Royal Malaysian Navy submarine ‘Tunku Abdul Rahman’ is a Scorpene-class vessel. Photo: Mak Hon Keong

Towards realising Malaysia’s workboat building potential

To be sure, Malaysian yards face many challenges to truly realise their potential on workboat building. They include lack of capital, low productivity due to labour-intensive and low-tech approach, lack of economies of scale due to small domestic market, and high cost of imported materials. In addition, competition is growing from regional shipyards which enjoy larger economies of scale and can deliver the kinds of vessels that Malaysian yards are known for at very competitive costs and in good time.

Despite these, the future of Malaysian shipbuilding industry is indeed bright, given that the demand for their products and services are growing, along with their capacity, quality and competitiveness. Malaysian yards involved in certain niche segments such as offshore oil and gas workboats and structures, passenger crafts and leisure boats have the brightest prospect. As they improve their capacity and productivity, and upgrade the skills of their manpower, they will be able to generate more business from home and abroad.
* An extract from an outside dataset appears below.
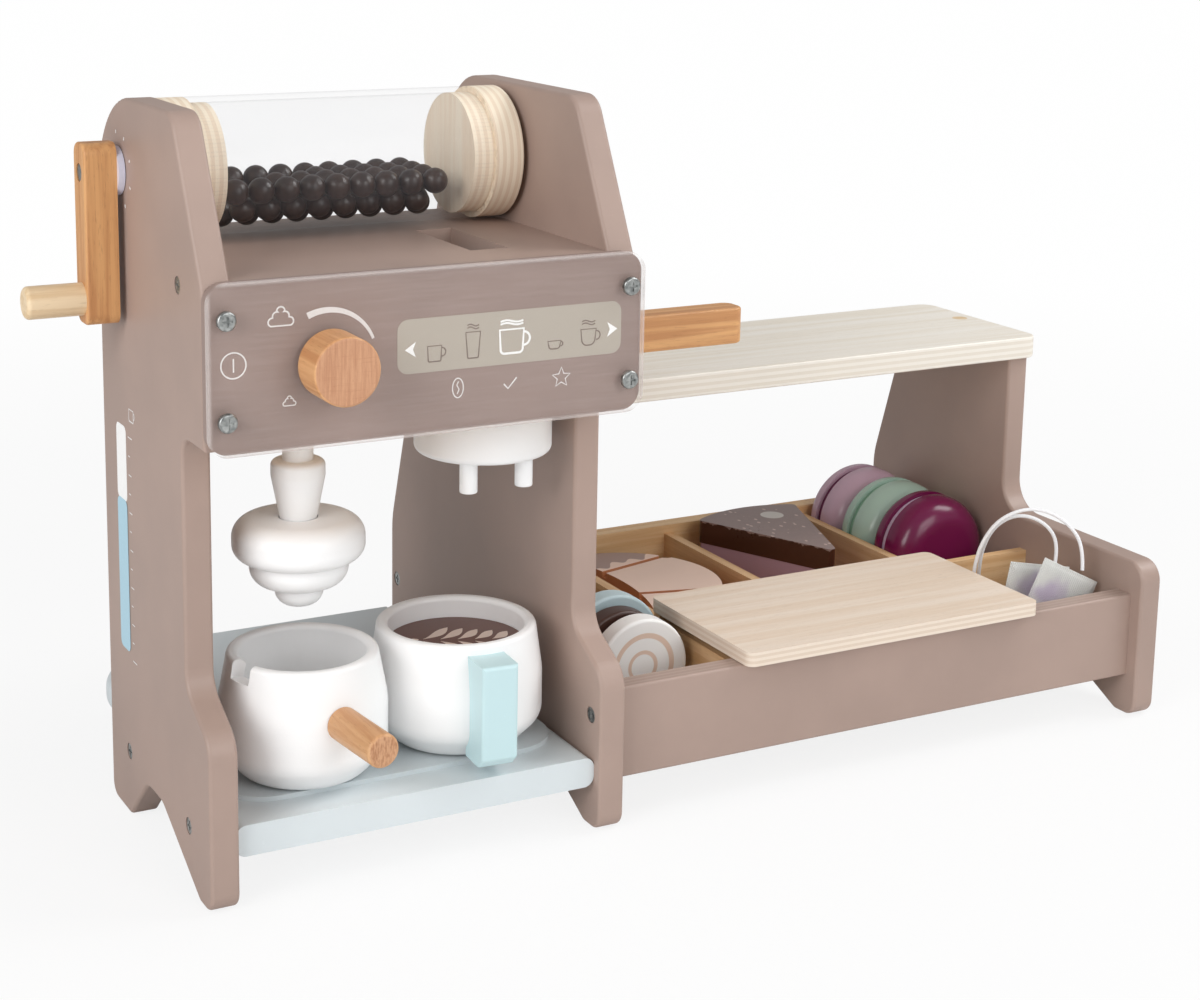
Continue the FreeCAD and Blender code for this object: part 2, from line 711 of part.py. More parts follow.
drum_tube = new_body("drum_tube")
rod(drum_tube, "drum_tube_outline", "X", s.drum_y, s.drum_z, s.drum_wide, tube_left, tube_right)
hole(drum_tube, "drum_tube_bore", "X", s.drum_y, s.drum_z, tube_bore, tube_left, tube_right)
finish(drum_tube, "drum_tube")


def drum_end(label, outer, inner, plug):
    """A wooden end disc with the thinner plug that closes the tube."""
    body = new_body(label)
    low, high = (outer, inner) if outer.value < inner.value else (inner, outer)
    rod(body, label + "_disc", "X", s.drum_y, s.drum_z, s.drum_wide, low, high)
    low, high = (inner, plug) if inner.value < plug.value else (plug, inner)
    rod(body, label + "_plug", "X", s.drum_y, s.drum_z, tube_bore, low, high)
    ease_rings(body, label + "_rim", "X", [(s.drum_wide, outer)], 1)
    return finish(body, label)


drum_end("drum_end_left", disc_left, tube_left, tube_left + s.plug_thick)
drum_end("drum_end_right", disc_right, tube_right, tube_right - s.plug_thick)

arm_face = -(s.washer_thick + s.run_clearance)
drum_axle = new_body("drum_axle")
drum_axle.AllowCompound = True
rod(drum_axle, "drum_axle_crank", "X", s.drum_y, s.drum_z, s.axle_wide, arm_face, disc_left)
pivot_end = middle_left + axle_seat - s.run_clearance
rod(drum_axle, "drum_axle_pivot", "X", s.drum_y, s.drum_z, s.axle_wide, disc_right, pivot_end)
finish(drum_axle, "drum_axle")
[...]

With the government keen to see the local yards growing by way of providing incentives and promoting them, there is every reason to be bullish about the prospect of Malaysian shipbuilding industry attaining greater heights in the years ahead. Given the strong drive of the government to enhance the growth of Malaysian shipyards, they are sure to further make a name for themselves as builders of workboats of high quality at competitive prices.